I see learning to program, and concern about the code level, as distinct from the lowest level in the five levels that Ian Bogost has discussed, that of platform. The understanding of digital media requires that we understand the software that makes up platforms (BASIC interpreters, Java runtimes) and the software that makes up artworks and other creative programs.
At the platform level, we could discuss why it might be harder to write a program like this on a Windows Vista machine as opposed to a Commodore 64. We could discuss what might make Python better than BASIC for projects like this today, technically and in terms of the embedding of these languages in society.
At the code level, we could consider why I made specific choices that I did, given that Python allows variables to be named arbitrarily and things to be done in several ways. The levels are adjacent and are strongly related, but it's still possible to usefully focus on one or the other.
These voices are simple but, in my experience, very useful investigations into what the computer can do with langauge. I invite you to take a look at the program, which is available for download from nickm.com and grandtextauto.org, and modify it or write one of your own to create your own voice.
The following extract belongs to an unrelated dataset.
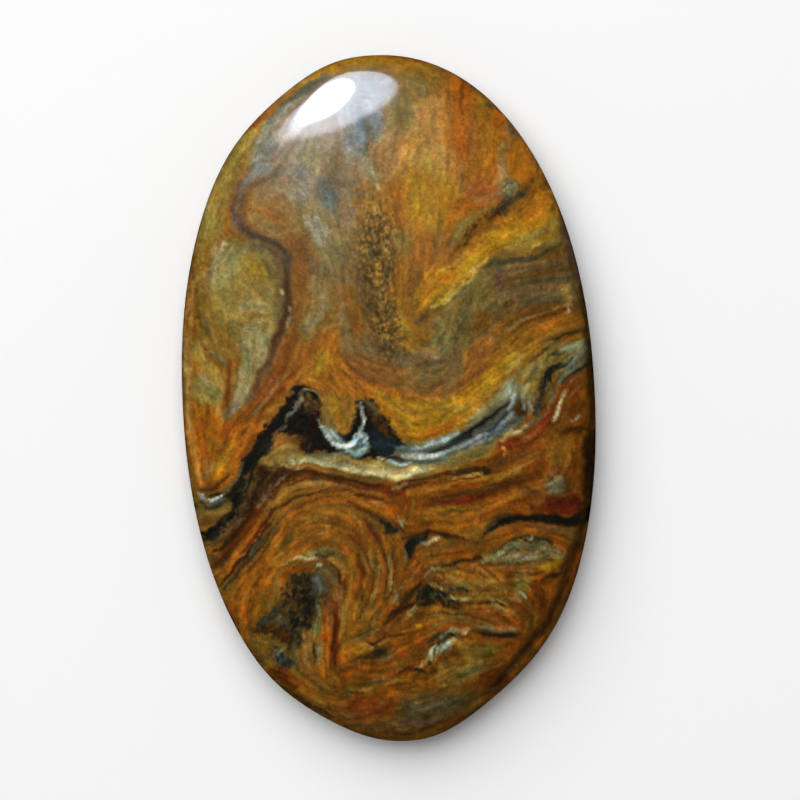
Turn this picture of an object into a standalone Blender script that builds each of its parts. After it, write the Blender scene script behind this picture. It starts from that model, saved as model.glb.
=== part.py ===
"""Polished oval cabochon cut from one piece of pietersite.

Units are metres and +Z is up. The stone lies on its flat back, with its long axis along Y
and its origin at the centre of the back. From below to above it has a flat back, a narrow
bevel that breaks the lower edge, an upright girdle, and a smooth dome.
"""

import math

import bmesh
import bpy

# Driving dimensions
LENGTH = 0.0450
WIDTH = 0.0270
THICKNESS = 0.0060

# Outline: an oval a little fuller than an ellipse, with flats left by grinding by hand.
# Each flat is the direction that it faces, anticlockwise from +X, and its distance from
# the centre as a share of half the length.
OVAL_POWER = 2.16
FLATS = (
    (math.radians(307), 0.871),
    (math.radians(238), 0.919),
    (math.radians(128), 0.884),
    (math.radians(323), 0.801),
)
FLAT_EDGE_SHARPNESS = 40

# Section: heights as shares of the thickness, and the bevel as a share of the width
GIRDLE_TOP = 0.27
BEVEL_TOP = 0.06
BEVEL_INSET = 0.013
DOME_POWER = 2.15

POINTS_AROUND = 96
DOME_RINGS = 16

STONE_COLOUR = (0.235, 0.105, 0.025, 1.0)
STONE_ROUGHNESS = 0.12


def clear_scene():
    """Remove whatever the scene holds."""
    for old in list(bpy.data.objects):
        bpy.data.objects.remove(old, do_unlink=True)


def outline_radius(angle):
    """Distance from the centre to the edge of the stone in one direction."""
    across = abs(math.cos(angle)) / (WIDTH / 2)
    along = abs(math.sin(angle)) / (LENGTH / 2)
    closeness = (across**OVAL_POWER + along**OVAL_POWER) ** (FLAT_EDGE_SHARPNESS / OVAL_POWER)
    for facing, share in FLATS:
        towards = math.cos(angle - facing)
        if towards > 0:
            closeness += (towards / (share * LENGTH / 2)) ** FLAT_EDGE_SHARPNESS
    return closeness ** (-1 / FLAT_EDGE_SHARPNESS)


def outline():
    """Points around the edge of the stone, centred on their own extent."""
    points = []
    for step in range(POINTS_AROUND):
        turn = 2 * math.pi * step / POINTS_AROUND
        angle = math.atan2(LENGTH * math.sin(turn), WIDTH * math.cos(turn))
        radius = outline_radius(angle)
        points.append((radius * math.cos(angle), radius * math.sin(angle)))
    middle_x = (min(x for x, _ in points) + max(x for x, _ in points)) / 2
    middle_y = (min(y for _, y in points) + max(y for _, y in points)) / 2
    return [(x - middle_x, y - middle_y) for x, y in points]


def section():
    """Rings from the back to just short of the crown: a share of the outline, and a height."""
    bevel_share = 1 - BEVEL_INSET * 2
    girdle_height = GIRDLE_TOP * THICKNESS
    rings = [(bevel_share, 0.0), (1.0, BEVEL_TOP * THICKNESS), (1.0, girdle_height)]
    for step in range(1, DOME_RINGS):
        rise = math.pi / 2 * step / DOME_RINGS
        share = math.cos(rise) ** (2 / DOME_POWER)
        height = math.sin(rise) ** (2 / DOME_POWER) * (THICKNESS - girdle_height)
        rings.append((share, girdle_height + height))
    return rings


def stone_mesh():
    """The closed shell: rings bridged upwards, a flat back, and a crown drawn to one point."""
    shell = bmesh.new()
    edge = outline()
    loops = []
    for share, height in section():
        ring = [shell.verts.new((x * share, y * share, height)) for x, y in edge]
        loops.append([shell.edges.new((ring[i - 1], ring[i])) for i in range(POINTS_AROUND)])
    for lower, upper in zip(loops, loops[1:]):
        bmesh.ops.bridge_loops(shell, edges=lower + upper)
    bmesh.ops.contextual_create(shell, geom=loops[0])
    crown = bmesh.ops.contextual_create(shell, geom=loops[-1])["faces"]
    peak = bmesh.ops.poke(shell, faces=crown)["verts"]
    peak[0].co = (0, 0, THICKNESS)
    bmesh.ops.recalc_face_normals(shell, faces=shell.faces)
    mesh = bpy.data.meshes.new("cabochon")
    shell.to_mesh(mesh)
    shell.free()
    return mesh


def stone_material():
    """Polished gold-brown pietersite."""
    material = bpy.data.materials.new("pietersite")
    material.use_nodes = True
    surface = material.node_tree.nodes["Principled BSDF"]
    surface.inputs["Base Color"].default_value = STONE_COLOUR
    surface.inputs["Roughness"].default_value = STONE_ROUGHNESS
    surface.inputs["Metallic"].default_value = 0.0
    return material


def make_cabochon():
    """The whole stone, shaded smooth but for its lower edges."""
    mesh = stone_mesh()
    mesh.materials.append(stone_material())
    mesh.shade_smooth()
    mesh.set_sharp_from_angle(angle=math.radians(30))
    cabochon = bpy.data.objects.new("cabochon", mesh)
    bpy.context.scene.collection.objects.link(cabochon)


clear_scene()
make_cabochon()
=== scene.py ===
"""Polished pietersite cabochon with its swirled pattern, on a plain studio stage."""

import math

import bpy
import numpy as np
from bpy.props import FloatProperty, FloatVectorProperty, IntProperty, PointerProperty
from mathutils import Matrix, Vector


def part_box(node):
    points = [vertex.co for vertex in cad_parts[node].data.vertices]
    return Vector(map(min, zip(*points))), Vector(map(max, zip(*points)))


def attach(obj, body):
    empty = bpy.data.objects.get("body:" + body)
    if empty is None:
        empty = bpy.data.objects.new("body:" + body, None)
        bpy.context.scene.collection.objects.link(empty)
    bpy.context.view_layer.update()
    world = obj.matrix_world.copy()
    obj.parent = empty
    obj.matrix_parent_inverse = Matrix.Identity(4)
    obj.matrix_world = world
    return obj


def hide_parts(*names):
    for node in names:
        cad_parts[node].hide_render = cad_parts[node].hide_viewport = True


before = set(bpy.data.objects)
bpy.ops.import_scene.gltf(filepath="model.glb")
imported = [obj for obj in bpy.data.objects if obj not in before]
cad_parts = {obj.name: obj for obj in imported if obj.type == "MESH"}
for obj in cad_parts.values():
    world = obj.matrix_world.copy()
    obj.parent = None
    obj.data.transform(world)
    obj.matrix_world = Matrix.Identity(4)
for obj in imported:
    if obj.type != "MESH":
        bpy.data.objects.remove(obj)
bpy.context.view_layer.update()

bl_info = {
    "name": "Pietersite Cabochon",
    "version": (1, 0, 0),
    "blender": (4, 5, 0),
    "location": "3D View > Sidebar > Cabochon",
    "description": "Polished pietersite cabochon on a plain studio stage",
    "category": "Add Mesh",
}

STONE_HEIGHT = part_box("cabochon")[1].z

# Outline of the stone, as it was cut: an oval a little fuller than an ellipse, with flats.
# Each flat is the direction that it faces and its distance as a share of half the length.
OVAL_LENGTH = 0.0450
OVAL_WIDTH = 0.0270
OVAL_POWER = 2.16
FLATS = (
    (math.radians(307), 0.871),
    (math.radians(238), 0.919),
    (math.radians(128), 0.884),
    (math.radians(323), 0.801),
)
FLAT_EDGE_SHARPNESS = 40
OUTLINE_POINTS = 4000

# The surface is made of rings of points. They start from a line along the middle of the crown,
# half as long as MIDDLE_LINE says, and the flatter part of the dome has most of its rings.
MIDDLE_LINE = 0.009
FLATTER_PART = 0.9
FLATTER_RINGS = 0.87
GIRDLE_STRIPS = 4
BEVEL_STRIPS = 3
BACK_COARSENESS = 4
BACK_SPACING = 3

# Flat map of the surface: how far the steep edge of the dome is spread out, how much of the map
# the face takes and from where, and the size of the back and where it lies beside the face
EDGE_SPREAD, EDGE_SPREAD_POWER = 0.0022, 8
FACE_PART, FACE_START = 0.985, 0.005
BACK_SIZE, BACK_GAP, BACK_START = 0.63, 0.015, 0.01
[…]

Generating sentences independently at random is a legitimate capability of the computer, but hardly the only one. Before we even consider complex operations such as parsing, it's worth remembering that the computer can sort, reverse, and transform according to rules as easily as scissors can cut paper.
Writing a text generator of a few lines is experimental in the sense that Burroughs used the term - it is something to do, something offering insight into computing and language. So, I suggest to everyone who has tried running with scissors: Try executing with a computer. See what code can do to language.